L'État français, confronté aux dépenses consécutives aux promesses électorales (bouclier fiscal plafonné à 50 % des revenus imposables, défiscalisation et exonération des charges sociàles des heures supplémentaires, déduction fiscale d'une partie des intérêts des emprunts pour les acquéreurs d'une résidence principale, etc.), ne pourra plus respecter les critères du pacte de stabilité européen, qui interdisent au déficit des comptes publics de dépasser la limite de 3 % du PIB. Pour éviter une amende que les instances bruxelloises ne manqueront pas d'imposer à la France, le gouvernement de M. Sarkozy sera alors contraint, comme celui de M. Mauroy en 1983, ou celui de M. Juppé en 1995, de renoncer à ses propres choix politiques.

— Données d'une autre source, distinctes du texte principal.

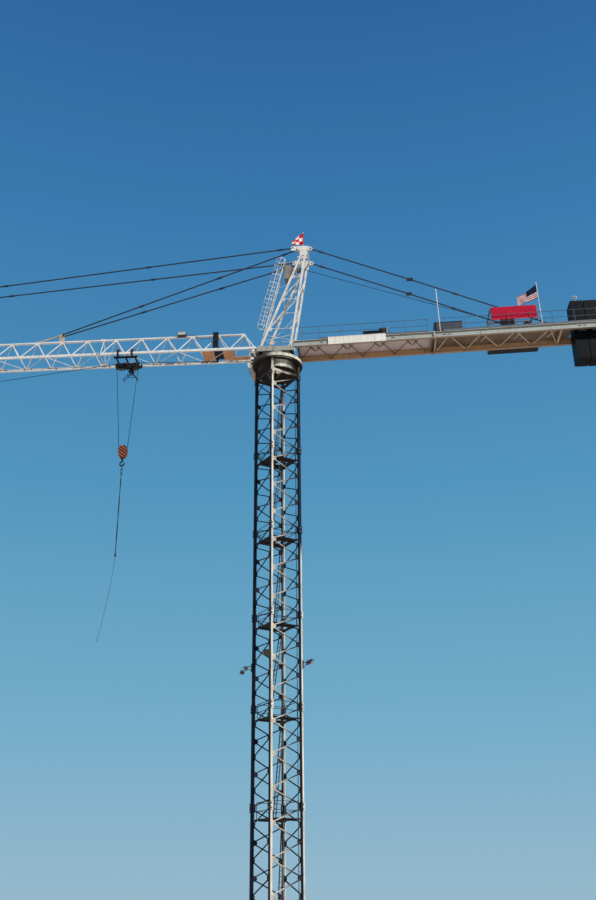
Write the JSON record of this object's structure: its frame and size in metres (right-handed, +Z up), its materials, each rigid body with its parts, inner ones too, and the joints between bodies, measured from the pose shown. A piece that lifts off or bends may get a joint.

Dans un régime de souveraineté limitée, les candidats aboient pendant la campagne électorale, mais un mois jour pour jour après l'élection du meilleur aboyeur public, la BCE rappelle que le pouvoir ne se trouve plus sur les bords de la Seine, mais sur celui du Main à Francfort ; elle "passe" et reprend la main !
Au-delà de la démonstration de l'hypocrisie politique de notre "matrice républicaine", la décision de la BCE est en fait beaucoup plus dommageable qu'un simple surcoût du crédit pour les futurs emprunteurs. Non contente de priver nos entreprises d'un crédit bon marché, elle vient aussi de renforcer la valeur de l'euro. Le prix d'une monnaie est en effet étroitement lié au niveau des taux d'intérêts. Plus ils grimpent, plus les spéculateurs misent sur cette devise puisque les capitaux qu'ils vont prêter rapporteront plus que dans une devise concurrente. Or, la Réserve fédérale américaine a renoncé à accroître ses propres taux directeurs pour relancer l'économie des États-Unis, si bien que le dollar devrait continuer à perdre de sa valeur par rapport à l'euro. Nos exportations seront de plus plus compromises alors que les importations deviendront de plus en plus compétitives.
Pendant que les spéculateurs de Francfort et d'ailleurs se frottent les mains, à Saint-Hyppolyte-du-Port, dans le Gard, les employés de Jallatte se frottent les pieds pour manifester leur désarroi. Leur entreprise, leader européen des fabricants de chaussures de sécurité, sera bientôt délocalisée, et près de 300 emplois seront supprimés. La BCE "passe" et casse toute notre industrie en annihilant les ingrédients du dynamisme économique national.